For many students in First Nations in northern Ontario, getting a secondary education means leaving their community and attending high school in Sioux Lookout or Thunder Bay.

That's not the case for some 300 students enrolled with the Keewaytinook Internet High School.

Darrin Potter

Darrin Potter is the principal of of the Keewaytinook Internet High School (Supplied photo)

Principal Darrin Potter said one advantage for students staying at home is the level of support from family and community. 

"There's a lot that can be said about the importance of having like a strong family and community base as you're developing in those important years of secondary schooling, [it's] the support that you need."

Potter said the internet school is currently offered in 13 communities but has partnerships with other First Nations to offer credit courses.

He said each community has a classroom which can be a room in an elementary school or in a separate building and there is a qualified Ontario teacher in each location

He added that computers and other technology, such as video conferencing, are available for the students who use them to submit all their work online.

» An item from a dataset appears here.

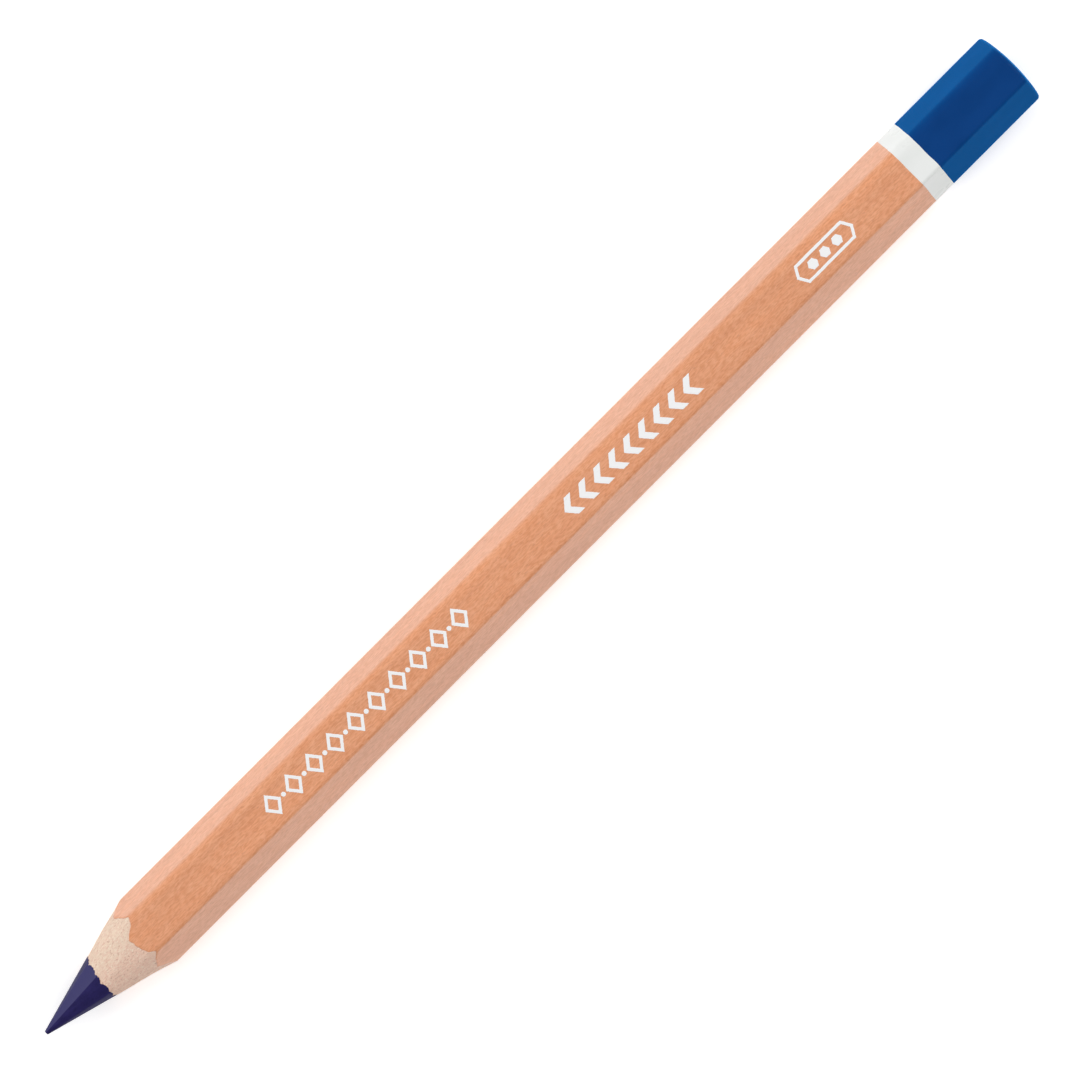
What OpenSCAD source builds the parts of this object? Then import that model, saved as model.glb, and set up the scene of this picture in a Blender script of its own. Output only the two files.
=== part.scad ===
// Thick hexagonal coloured pencil: a pigment core glued between two wooden slats,
// varnished, dipped at the butt end, and sharpened.
// It lies on its lower flat, along X, with the point towards -X. Millimetres.

/* [Pencil] */
// Length from the point to the dipped end
pencil_length = 175; // [165:1:200]
// Width across the flats
across_flats = 9.55; // [8.7:0.05:11]
// Radius of the six long edges
edge_round = 0.8; // [0.5:0.05:1.8]

/* [Point] */
// Half angle of the sharpened cone, in degrees
cone_half_angle = 15.4; // [12:0.1:20]
// Radius of the blunt tip
tip_radius = 0.29; // [0.15:0.01:0.6]

/* [Core and case] */
// Diameter of the pigment core
core_diameter = 6; // [3.5:0.1:6.4]
// Thickness of the glue around the core and in the seam between the slats
glue_thickness = 0.06; // [0.03:0.01:0.12]

/* [Coats] */
// Depth of the clear varnish, and of the two dip coats together
coat_depth = 0.1; // [0.08:0.01:0.15]
// Depth of the white undercoat where the blue coat covers it
undercoat_depth = 0.04; // [0.03:0.01:0.06]

/* [Dipped end] */
// Length of the blue end coat
dip_length = 16.2; // [8:0.1:20]
// Width of the white ring in front of it
ring_width = 3.15; // [1:0.05:5]
// Radius of the rounded rim around the butt end
rim_round = 0.65; // [0.4:0.05:0.9]
// Radius of the shallow dome that the butt end is turned to
dome_radius = 26; // [20:1:80]

/* [Foil marks] */
// Thickness of the stamped foil
foil_thickness = 0.03; // [0.02:0.01:0.05]
// Distance from the point to the row of lozenges
lozenge_row_start = 40; // [30:0.1:44]
// Number of lozenges
lozenge_count = 10; // [4:1:10]
// Distance from the point to the row of chevrons
chevron_row_start = 93.9; // [82:0.1:96]
// Number of chevrons
chevron_count = 9; // [3:1:9]
// Distance from the dipped end to the rear of the hexagon badge
badge_inset = 29.2; // [26:0.1:34]

/* [Hidden] */
$fn = 96;

wood_colour = [0.94, 0.84, 0.76];
varnished_colour = [0.87, 0.61, 0.46];
pigment_colour = [0.20, 0.17, 0.40];
glue_colour = [0.90, 0.84, 0.68];
white_colour = [0.91, 0.92, 0.91];
blue_colour = [0.11, 0.23, 0.49];
foil_colour = [0.94, 0.94, 0.96];

// The varnish, the white ring and the blue coat are flush, and a depth is measured
// from their common surface: the blue coat ends at blue_depth and the wood starts at coat_depth
blue_depth = coat_depth - undercoat_depth;

tip_x = -pencil_length / 2;
end_x = pencil_length / 2;
blue_start_x = end_x - dip_length;
ring_start_x = blue_start_x - ring_width;
axis_height = across_flats / 2;

core_radius = core_diameter / 2;
groove_radius = core_radius + glue_thickness;

// Distance from the axis to the crown of a rounded edge
edge_reach = (across_flats / 2 - edge_round) / cos(30) + edge_round;
clear_reach = edge_reach + 1;               // safely outside the barrel
overrun = 2;                                // how far a cutting solid runs past what it cuts

// A regular hexagon with flats above and below and each corner rounded by an arc
edge_arc_steps = 6;
function rounded_hexagon(flats, round_radius) =
    let (centre_distance = (flats / 2 - round_radius) / cos(30))
    [for (corner = [0:5], step = [0:edge_arc_steps])
        let (middle = 60 * corner, turn = middle - 30 + 60 * step / edge_arc_steps)
        centre_distance * [cos(middle), sin(middle)] + round_radius * [cos(turn), sin(turn)]];

// The turned butt end at a depth, as [radius, x] points from outside the barrel to the axis.
// A rim arc of rim_round runs into a dome of dome_radius, and both shrink with the depth.
rim_arc_steps = 8;
dome_arc_steps = 8;
rim_first_turn = 8;                         // degrees from the axis direction
function butt_profile(depth) =
    let (dome_centre_x = end_x - dome_radius,
         rim_centre_r = edge_reach - rim_round,
         rim_centre_x = dome_centre_x + sqrt(pow(dome_radius - rim_round, 2) - pow(rim_centre_r, 2)),
         dome_turn = atan2(rim_centre_x - dome_centre_x, rim_centre_r),
         rim_r = rim_round - depth,
         dome_r = dome_radius - depth,
         first_r = rim_centre_r + rim_r * cos(rim_first_turn),
         first_x = rim_centre_x + rim_r * sin(rim_first_turn))
    concat(
        [[clear_reach, first_x - (clear_reach - first_r) / tan(rim_first_turn)]],
        [for (step = [0:rim_arc_steps])
            let (turn = rim_first_turn + (dome_turn - rim_first_turn) * step / rim_arc_steps)
            [rim_centre_r + rim_r * cos(turn), rim_centre_x + rim_r * sin(turn)]],
        [for (step = [1:dome_arc_steps])
            let (turn = dome_turn + (90 - dome_turn) * step / dome_arc_steps)
            [dome_r * cos(turn), dome_centre_x + dome_r * sin(turn)]]);

// The sharpened point, as [radius, x] points from the axis out past the barrel
cone_profile = [[0, tip_x], [tip_radius, tip_x],
                [clear_reach, tip_x + (clear_reach - tip_radius) / tan(cone_half_angle)]];

module on_axis() {
    translate([0, 0, axis_height]) children();
}

module along_x(from_x, to_x) {
    translate([from_x, 0, 0]) rotate([90, 0, 90]) linear_extrude(to_x - from_x) children();
}

module section(depth) {
    polygon(rounded_hexagon(across_flats - 2 * depth, edge_round - depth));
}

// Everything that the sharpener and the end-rounding cutter leave
module turned_form(depth) {
    rotate([0, 90, 0]) rotate_extrude() polygon(concat(cone_profile, butt_profile(depth)));
}

// The pencil's rear below a depth, from from_x to the turned end
module rear(depth, from_x) {
    intersection() {
        along_x(from_x, end_x + overrun) section(depth);
        turned_form(depth);
    }
}

module pigment_core() {
    color(pigment_colour) on_axis() intersection() {
        along_x(tip_x - overrun, end_x + overrun) circle(r = core_radius);
        turned_form(coat_depth);
    }
}

// One slat: the half of the case above the seam, with its half-round groove
module slat() {
    intersection() {
        along_x(tip_x - overrun, end_x + overrun) difference() {
            intersection() {
                section(coat_depth);
                translate([-across_flats, glue_thickness / 2]) square([2 * across_flats, across_flats]);
            }
            circle(r = groove_radius);
        }
        turned_form(coat_depth);
    }
}

module upper_slat() {
    color(wood_colour) on_axis() slat();
}

module lower_slat() {
    color(wood_colour) on_axis() mirror([0, 0, 1]) slat();
}

// One film: a sleeve around the core, and a wing on each side in the seam
module glue_film() {
    color(glue_colour) on_axis() intersection() {
        along_x(tip_x - overrun, end_x + overrun) intersection() {
            section(coat_depth);
            difference() {
                union() {
                    circle(r = groove_radius);
                    square([2 * across_flats, glue_thickness], center = true);
                }
                circle(r = core_radius);
            }
        }
        turned_form(coat_depth);
    }
}

// The varnish covers the six sides, from the cut that the sharpener leaves to the white ring
module clear_varnish() {
    color(varnished_colour) on_axis() intersection() {
        along_x(tip_x - overrun, ring_start_x) difference() {
            section(0);
            section(coat_depth);
        }
        turned_form(0);
    }
}

// The white coat has its full depth only in the ring, and is thinner where the blue one covers it
module white_undercoat() {
    color(white_colour) on_axis() difference() {
        union() {
            along_x(ring_start_x, blue_start_x) section(0);
            rear(blue_depth, ring_start_x);
        }
        rear(coat_depth, ring_start_x - overrun);
    }
}

module blue_end_coat() {
    color(blue_colour) on_axis() difference() {
        rear(0, blue_start_x);
        rear(blue_depth, blue_start_x - overrun);
    }
}

// Foil ornaments, drawn flat in X and Y and laid on the top flat
lozenge_size = [2.7, 3.4];
lozenge_stroke = 0.42;                      // measured across the line
lozenge_pitch = 3.73;
lozenge_dot_radius = 0.32;
chevron_height = 2.8;
chevron_depth = 1.2;                        // how far the nose stands ahead of the ends
chevron_stroke = 1.1;                       // measured along X
chevron_pitch = 2.68;
badge_length = 10;
badge_height = 3;
badge_stroke = 0.4;
badge_hexagon_flats = 1.35;
badge_hexagon_pitch = 2.15;

module stamped_on_top_flat() {
    on_axis() translate([0, 0, across_flats / 2]) linear_extrude(foil_thickness) children();
}

module lozenge_outline() {
    half = lozenge_size / 2;
    // An inner lozenge with parallel sides, one line width in from the outer one
    shrink = 1 - lozenge_stroke * norm(half) / (half.x * half.y);
    corners = [[-half.x, 0], [0, -half.y], [half.x, 0], [0, half.y]];
    difference() {
        polygon(corners);
        polygon(corners * shrink);
    }
}

module foil_lozenge_row() {
    color(foil_colour) stamped_on_top_flat()
        translate([tip_x + lozenge_row_start + lozenge_size.x / 2, 0])
            for (i = [0:lozenge_count - 1]) translate([i * lozenge_pitch, 0]) {
                lozenge_outline();
                if (i < lozenge_count - 1)
                    translate([lozenge_pitch / 2, 0]) circle(r = lozenge_dot_radius, $fn = 24);
            }
}

module chevron() {
    half = chevron_height / 2;
    polygon([[0, 0], [chevron_depth, -half], [chevron_depth + chevron_stroke, -half],
             [chevron_stroke, 0], [chevron_depth + chevron_stroke, half], [chevron_depth, half]]);
}

module foil_chevron_row() {
    color(foil_colour) stamped_on_top_flat()
        translate([tip_x + chevron_row_start, 0])
            for (i = [0:chevron_count - 1]) translate([i * chevron_pitch, 0]) chevron();
}

// A hexagon stretched along X, whose pointed ends keep 60 degree sides
function long_hexagon(length, height) =
    let (nose = height / 2 / tan(60), flat = length / 2 - nose)
    [[-length / 2, 0], [-flat, -height / 2], [flat, -height / 2],
     [length / 2, 0], [flat, height / 2], [-flat, height / 2]];

module foil_hexagon_badge() {
    inner_length = badge_length - 2 * badge_stroke / sin(60);
    color(foil_colour) stamped_on_top_flat()
        translate([end_x - badge_inset - badge_length / 2, 0]) {
            difference() {
                polygon(long_hexagon(badge_length, badge_height));
                polygon(long_hexagon(inner_length, badge_height - 2 * badge_stroke));
            }
            for (i = [-1:1]) translate([i * badge_hexagon_pitch, 0])
                circle(r = badge_hexagon_flats / 2 / cos(30), $fn = 6);
        }
}

pigment_core();
upper_slat();
lower_slat();
glue_film();
clear_varnish();
white_undercoat();
blue_end_coat();
foil_lozenge_row();
foil_chevron_row();
foil_hexagon_badge();
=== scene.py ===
import math

import bpy
import numpy as np
from mathutils import Matrix, Vector


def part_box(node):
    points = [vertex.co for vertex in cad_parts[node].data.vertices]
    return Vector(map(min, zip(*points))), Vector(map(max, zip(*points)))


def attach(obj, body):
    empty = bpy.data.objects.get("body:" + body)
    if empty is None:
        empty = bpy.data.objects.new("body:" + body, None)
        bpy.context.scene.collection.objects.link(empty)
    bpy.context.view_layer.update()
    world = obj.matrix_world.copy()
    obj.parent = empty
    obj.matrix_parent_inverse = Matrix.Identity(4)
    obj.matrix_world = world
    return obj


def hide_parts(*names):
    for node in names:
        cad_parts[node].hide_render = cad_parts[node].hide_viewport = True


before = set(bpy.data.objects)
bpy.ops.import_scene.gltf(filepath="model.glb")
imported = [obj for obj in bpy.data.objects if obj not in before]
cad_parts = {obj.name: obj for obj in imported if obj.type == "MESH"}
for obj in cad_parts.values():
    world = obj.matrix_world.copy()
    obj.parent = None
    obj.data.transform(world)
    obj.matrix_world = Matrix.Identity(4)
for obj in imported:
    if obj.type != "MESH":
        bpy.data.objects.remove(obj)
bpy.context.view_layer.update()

MM = 0.001
TURN = 2 * math.pi
HEX = TURN / 6


# ---------------------------------------------------------------- sizes, from the frame

core_lo, core_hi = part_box("pigment_core")
glue_lo, glue_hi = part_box("glue_film")
slat_lo, slat_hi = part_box("upper_slat")
varnish_lo, varnish_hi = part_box("clear_varnish")
white_lo, white_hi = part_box("white_undercoat")
blue_lo, blue_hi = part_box("blue_end_coat")

TIP_X = core_lo.x
END_X = blue_hi.x
AXIS_Z = (core_lo.z + core_hi.z) / 2
CORE_R = (core_hi.y - core_lo.y) / 2
GROOVE_R = (glue_hi.z - glue_lo.z) / 2
GLUE_T = GROOVE_R - CORE_R
HALF_FLATS = (varnish_hi.z - varnish_lo.z) / 2
EDGE_REACH = (varnish_hi.y - varnish_lo.y) / 2
WOOD_HALF_FLATS = slat_hi.z - AXIS_Z
RING_X = white_lo.x
BLUE_X = blue_lo.x

# Depths below the finished surface
WOOD_DEPTH = HALF_FLATS - WOOD_HALF_FLATS
UNDERCOAT_DEPTH = END_X - white_hi.x
VARNISH_DEPTH = 0.020 * MM          # the dip coats stand a hair proud of the varnish and of each other
RING_DEPTH = 0.010 * MM
BLUE_DEPTH = 0.004 * MM

# The dip coats
COAT_LAP = 0.5 * MM                 # how far a coat runs on under the next one
COAT_LIP = 0.22 * MM                # length over which a dip coat's front edge swells up
COAT_SIDE = 0.3 * MM                # distance from a dip coat's front to where its straight side starts
COAT_TUCK = 0.004 * MM              # how far a dip coat's front edge starts below the surface that it laps

# The sharpened cone: it meets the groove at the slats' front and the wooden flats at the varnish's
CONE_SLOPE = (WOOD_HALF_FLATS - GROOVE_R) / (varnish_lo.x - slat_lo.x)
TIP_R = GROOVE_R - CONE_SLOPE * (slat_lo.x - TIP_X)

# The long edges are arcs that reach EDGE_REACH
SHARP_REACH = 1 / math.cos(HEX / 2)
EDGE_ROUND = (HALF_FLATS * SHARP_REACH - EDGE_REACH) / (SHARP_REACH - 1)

# The dips and the sanding leave the six edges unevenly rounded: what each adds, from 30 degrees of turn on.
# The two at the sides add nothing, since they set the pencil's width.
EDGE_EXTRA = np.array([-0.1, 0.0, 0.25, 0.1, 0.0, 0.9]) * MM

# The butt end, turned to a shallow dome with a rounded rim
DOME_R = 26 * MM
RIM_ROUND = 0.55 * MM

COLUMNS = 480                       # points round the pencil, a multiple of 12
TURNS = np.arange(COLUMNS) * TURN / COLUMNS


# ---------------------------------------------------------------- outlines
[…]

Potter said the online experience also helps prepare his students for post-secondary education because they work independently, at their own pace with the guidance of a teacher .

"When a student comes into an online program they are developing a lot of skills for independent studies and independent work that maybe some other traditional schools are not developing as much," Potter said.

The operation of the school is not without challenges. Potter said getting adequate funding from Aboriginal Affairs is a annual concern.

He said another challenge is the attitude in some communities that kids have to leave their communities in order to get a secondary education.